From 1951 to 1954, he worked as an investment salesman at Buffett-Falk Company, starting his career. From 1954 to 1956, he moved to Graham-Newman Company as a securities analyst, honing his skills under the guidance of Benjamin Graham, who strictly adhered to the principles of value investment.
Buffett's value investment foundation
In 1956, Buffett founded Buffett Associates, Ltd., raising $105,000 from various investors, including doctors. This was the beginning of a successful investment partnership that grew more than 30% annually from 1956 to 1969, far outperforming the market average.
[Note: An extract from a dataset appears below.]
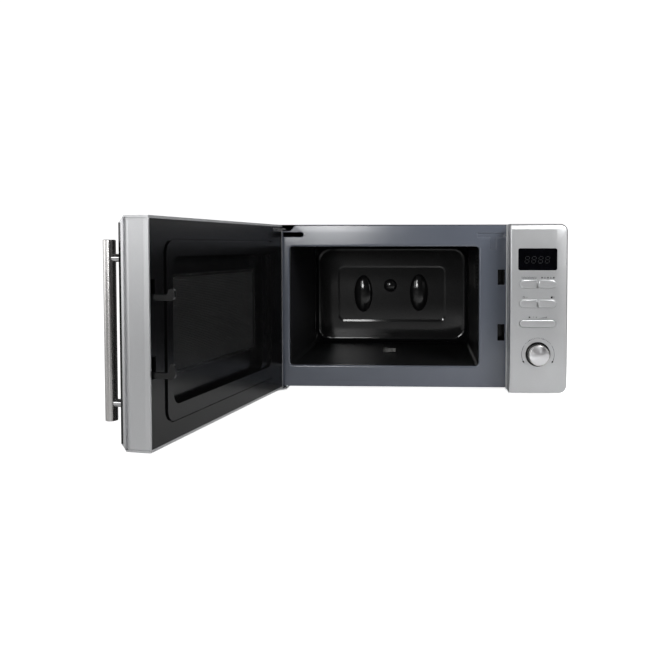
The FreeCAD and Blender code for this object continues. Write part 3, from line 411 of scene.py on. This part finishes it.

Acquisition of Berkshire Hathaway
The strength of Buffett’s strategy was apparent in 1962 when he began buying shares of Berkshire Hathaway. Berkshire was originally a textile company that was undervalued in the market. Although Buffett admitted that this was a major investment mistake, he used Berkshire’s cash reserves to acquire other businesses, building Berkshire into one of the world’s largest holding companies.
Influenced by business partner Charlie Munger, Buffett shifted from strictly adhering to Graham’s principles to investing in companies with durable competitive advantages. This approach, known as finding companies with “economic moats,” became a hallmark of Berkshire Hathaway’s investment strategy.
Buffett’s investments in companies such as Coca-Cola exemplify this strategy. Coca-Cola’s strong brand loyalty allows it to charge higher prices than regular beverages, a clear competitive advantage. Buffett’s focus on acquiring entire companies rather than just shares also sets Berkshire apart.
Buffett's net worth has grown significantly over the years. By 1990, Berkshire's stock price had soared, making Buffett a billionaire. He continued to climb the ranks of the world's richest people, reaching the top in 2008 and remaining at the top in the following years.